Does the author have any statistics showing that a personal alarm is useful in stopping attackers? I confess I’ve never even heard of one situation in which it helped. (I suppose that means I’ll get emails with anecdotes from people who “heard from a friend” or something. [sigh])
A loud noise is not a defense system. Matter of fact, in many places, it will just annoy people more.
I have lived in San Francisco for almost eighteen years. I have walked the length and breadth of the city at all hours of the night, have ridden buses full of nefarious-looking folk, and lived alone in the Tenderloin for eight years. Touch wood, I haven’t once had any sort of violent encounter while navigating my life in the city. But I do not forget myself and my surroundings. I am aware at all times, with my headphones on or not, in three-inch heels or sneakers, on well-lit busy streets or in musty dark alleys. And I still know how to throw a mean right hook.

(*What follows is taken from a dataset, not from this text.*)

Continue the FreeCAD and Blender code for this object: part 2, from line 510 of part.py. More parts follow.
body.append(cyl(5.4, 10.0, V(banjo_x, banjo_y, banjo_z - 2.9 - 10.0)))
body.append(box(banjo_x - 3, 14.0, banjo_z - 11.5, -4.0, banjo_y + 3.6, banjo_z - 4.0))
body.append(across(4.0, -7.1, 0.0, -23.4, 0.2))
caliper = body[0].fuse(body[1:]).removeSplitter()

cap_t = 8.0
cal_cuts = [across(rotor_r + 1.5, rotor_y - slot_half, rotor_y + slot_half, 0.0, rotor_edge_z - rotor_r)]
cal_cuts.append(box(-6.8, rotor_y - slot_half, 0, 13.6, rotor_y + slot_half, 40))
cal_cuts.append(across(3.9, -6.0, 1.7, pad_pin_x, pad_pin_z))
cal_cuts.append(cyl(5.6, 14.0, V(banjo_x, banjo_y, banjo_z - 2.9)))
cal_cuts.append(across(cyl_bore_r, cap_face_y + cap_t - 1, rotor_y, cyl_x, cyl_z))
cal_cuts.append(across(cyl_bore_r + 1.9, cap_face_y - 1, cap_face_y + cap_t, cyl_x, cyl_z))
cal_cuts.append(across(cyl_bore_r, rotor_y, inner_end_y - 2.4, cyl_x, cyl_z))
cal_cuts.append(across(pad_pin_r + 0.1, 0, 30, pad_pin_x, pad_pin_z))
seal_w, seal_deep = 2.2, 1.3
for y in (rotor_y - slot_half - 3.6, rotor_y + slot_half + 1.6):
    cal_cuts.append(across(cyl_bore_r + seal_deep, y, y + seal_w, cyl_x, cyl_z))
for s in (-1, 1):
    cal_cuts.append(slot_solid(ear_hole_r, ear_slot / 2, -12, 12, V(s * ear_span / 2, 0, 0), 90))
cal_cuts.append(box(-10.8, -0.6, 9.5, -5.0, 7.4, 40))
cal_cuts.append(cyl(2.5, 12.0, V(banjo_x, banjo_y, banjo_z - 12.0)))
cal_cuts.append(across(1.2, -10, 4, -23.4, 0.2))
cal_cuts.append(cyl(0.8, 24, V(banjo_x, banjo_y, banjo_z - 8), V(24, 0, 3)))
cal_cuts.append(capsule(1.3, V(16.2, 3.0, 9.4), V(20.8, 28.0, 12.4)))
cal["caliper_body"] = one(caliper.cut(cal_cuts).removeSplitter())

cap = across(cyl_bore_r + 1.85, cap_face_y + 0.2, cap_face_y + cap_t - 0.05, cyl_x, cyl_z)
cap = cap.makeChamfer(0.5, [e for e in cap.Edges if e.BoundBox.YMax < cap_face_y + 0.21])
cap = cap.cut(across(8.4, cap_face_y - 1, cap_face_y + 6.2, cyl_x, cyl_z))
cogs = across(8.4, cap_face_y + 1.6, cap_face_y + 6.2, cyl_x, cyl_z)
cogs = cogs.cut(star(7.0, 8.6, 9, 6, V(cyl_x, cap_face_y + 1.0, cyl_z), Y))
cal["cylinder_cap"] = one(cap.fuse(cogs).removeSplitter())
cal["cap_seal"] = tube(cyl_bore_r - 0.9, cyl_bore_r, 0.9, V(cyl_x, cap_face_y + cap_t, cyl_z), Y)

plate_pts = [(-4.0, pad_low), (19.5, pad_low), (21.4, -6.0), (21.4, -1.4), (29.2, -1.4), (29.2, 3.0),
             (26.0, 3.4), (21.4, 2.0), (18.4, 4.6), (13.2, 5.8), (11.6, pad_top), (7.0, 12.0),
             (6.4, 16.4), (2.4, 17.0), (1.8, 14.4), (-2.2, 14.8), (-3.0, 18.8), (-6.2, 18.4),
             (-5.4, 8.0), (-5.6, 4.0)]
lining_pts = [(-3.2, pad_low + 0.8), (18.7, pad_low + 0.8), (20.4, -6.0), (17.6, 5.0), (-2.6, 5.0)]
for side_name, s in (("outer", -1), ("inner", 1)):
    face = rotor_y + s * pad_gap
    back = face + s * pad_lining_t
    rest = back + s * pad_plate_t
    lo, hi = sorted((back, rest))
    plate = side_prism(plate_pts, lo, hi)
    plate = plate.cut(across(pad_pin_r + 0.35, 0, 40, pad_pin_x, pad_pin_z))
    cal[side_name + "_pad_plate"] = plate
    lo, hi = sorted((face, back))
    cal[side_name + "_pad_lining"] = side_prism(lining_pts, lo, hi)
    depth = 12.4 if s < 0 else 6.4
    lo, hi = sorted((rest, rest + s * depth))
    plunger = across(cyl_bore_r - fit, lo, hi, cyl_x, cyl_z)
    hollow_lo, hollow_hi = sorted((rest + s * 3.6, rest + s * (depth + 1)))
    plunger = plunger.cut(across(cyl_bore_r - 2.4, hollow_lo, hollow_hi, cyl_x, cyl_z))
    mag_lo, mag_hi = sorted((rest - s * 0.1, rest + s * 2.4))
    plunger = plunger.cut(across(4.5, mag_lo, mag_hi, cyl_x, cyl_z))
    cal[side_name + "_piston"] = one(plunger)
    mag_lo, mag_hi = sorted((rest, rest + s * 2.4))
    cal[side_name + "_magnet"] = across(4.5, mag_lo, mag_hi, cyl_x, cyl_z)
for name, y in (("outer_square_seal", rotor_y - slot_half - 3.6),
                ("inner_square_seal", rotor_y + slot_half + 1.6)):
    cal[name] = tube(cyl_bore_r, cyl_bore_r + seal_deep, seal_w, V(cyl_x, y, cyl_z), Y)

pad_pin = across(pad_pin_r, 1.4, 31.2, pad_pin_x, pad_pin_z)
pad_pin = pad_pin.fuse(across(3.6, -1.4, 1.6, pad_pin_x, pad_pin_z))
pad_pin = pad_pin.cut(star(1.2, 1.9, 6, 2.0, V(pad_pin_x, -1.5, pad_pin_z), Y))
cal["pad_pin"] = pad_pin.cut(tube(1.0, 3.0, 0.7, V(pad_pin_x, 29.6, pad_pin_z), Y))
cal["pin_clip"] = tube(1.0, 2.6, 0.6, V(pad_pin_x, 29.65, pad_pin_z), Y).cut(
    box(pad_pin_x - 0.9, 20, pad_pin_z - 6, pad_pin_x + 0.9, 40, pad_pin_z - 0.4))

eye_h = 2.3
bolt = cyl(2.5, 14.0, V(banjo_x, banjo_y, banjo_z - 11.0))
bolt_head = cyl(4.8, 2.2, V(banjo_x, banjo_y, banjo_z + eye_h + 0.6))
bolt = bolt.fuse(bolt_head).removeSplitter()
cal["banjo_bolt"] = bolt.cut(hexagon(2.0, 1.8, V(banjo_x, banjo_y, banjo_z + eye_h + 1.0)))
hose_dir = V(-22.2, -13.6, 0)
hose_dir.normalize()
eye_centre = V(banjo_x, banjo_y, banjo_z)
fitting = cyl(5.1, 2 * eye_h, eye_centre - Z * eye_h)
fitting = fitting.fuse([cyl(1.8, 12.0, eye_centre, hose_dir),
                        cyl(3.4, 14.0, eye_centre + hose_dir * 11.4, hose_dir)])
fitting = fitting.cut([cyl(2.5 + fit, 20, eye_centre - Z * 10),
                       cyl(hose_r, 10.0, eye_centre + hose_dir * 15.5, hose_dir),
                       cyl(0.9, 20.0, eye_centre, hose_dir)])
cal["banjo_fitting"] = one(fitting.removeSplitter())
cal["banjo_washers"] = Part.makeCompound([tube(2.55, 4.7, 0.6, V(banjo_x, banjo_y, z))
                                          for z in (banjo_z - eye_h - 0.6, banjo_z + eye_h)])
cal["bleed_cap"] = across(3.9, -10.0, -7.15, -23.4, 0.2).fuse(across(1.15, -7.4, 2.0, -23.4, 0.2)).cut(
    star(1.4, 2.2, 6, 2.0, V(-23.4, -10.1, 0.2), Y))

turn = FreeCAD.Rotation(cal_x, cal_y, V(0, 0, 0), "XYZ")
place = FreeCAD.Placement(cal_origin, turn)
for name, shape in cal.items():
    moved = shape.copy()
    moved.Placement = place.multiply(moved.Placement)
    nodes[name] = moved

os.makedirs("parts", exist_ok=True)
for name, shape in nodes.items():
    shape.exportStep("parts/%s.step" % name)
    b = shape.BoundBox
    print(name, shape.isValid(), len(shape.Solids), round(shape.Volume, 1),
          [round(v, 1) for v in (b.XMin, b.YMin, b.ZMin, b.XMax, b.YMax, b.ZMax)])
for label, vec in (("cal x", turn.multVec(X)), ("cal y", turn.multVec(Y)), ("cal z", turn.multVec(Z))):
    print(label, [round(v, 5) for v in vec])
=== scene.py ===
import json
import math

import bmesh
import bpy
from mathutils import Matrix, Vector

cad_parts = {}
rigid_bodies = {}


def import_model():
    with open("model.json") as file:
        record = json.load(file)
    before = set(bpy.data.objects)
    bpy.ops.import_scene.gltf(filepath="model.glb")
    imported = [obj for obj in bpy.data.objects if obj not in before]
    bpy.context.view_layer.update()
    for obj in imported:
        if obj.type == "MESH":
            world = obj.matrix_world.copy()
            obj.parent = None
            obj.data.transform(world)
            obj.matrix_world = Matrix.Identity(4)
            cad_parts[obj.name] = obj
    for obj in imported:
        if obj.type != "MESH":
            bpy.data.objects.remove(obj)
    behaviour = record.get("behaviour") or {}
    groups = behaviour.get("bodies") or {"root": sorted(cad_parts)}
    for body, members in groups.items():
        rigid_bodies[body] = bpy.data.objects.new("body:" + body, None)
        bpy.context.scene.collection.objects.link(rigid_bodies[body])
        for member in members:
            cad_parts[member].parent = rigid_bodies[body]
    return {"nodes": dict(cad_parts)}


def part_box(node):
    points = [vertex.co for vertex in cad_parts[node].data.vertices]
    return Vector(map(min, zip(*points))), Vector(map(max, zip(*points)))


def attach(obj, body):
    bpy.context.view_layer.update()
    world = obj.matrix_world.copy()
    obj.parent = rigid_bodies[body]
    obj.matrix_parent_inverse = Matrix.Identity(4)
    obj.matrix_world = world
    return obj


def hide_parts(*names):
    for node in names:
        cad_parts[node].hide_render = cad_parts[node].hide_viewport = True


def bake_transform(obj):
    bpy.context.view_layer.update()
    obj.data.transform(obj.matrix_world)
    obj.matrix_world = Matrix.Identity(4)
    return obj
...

If you are wearing headphones and they are playing something, you are not aware. If you are walking in musty dark alleys, you are not making good choices. If you are walking “the length and breadth of the city at all hours of the night” you apparently are oblivious, or actively searching out trouble.
The fact that you “haven’t once had any sort of violent encounter” means nothing other than the odds never caught up with you. When they do, your “mean right hook” merely means the guy is going to be angrier when he hits you repeatedly.
People who are looking for self-defense information: Please, PLEASE make sure you look around and find self-defense instructors who know what they are talking about, who won’t give you wrong information, who will train you in the right tactics to keep yourself safe.
Nonsense like this---is just wrong. And it’ll get people hurt, who attempt to follow its advice.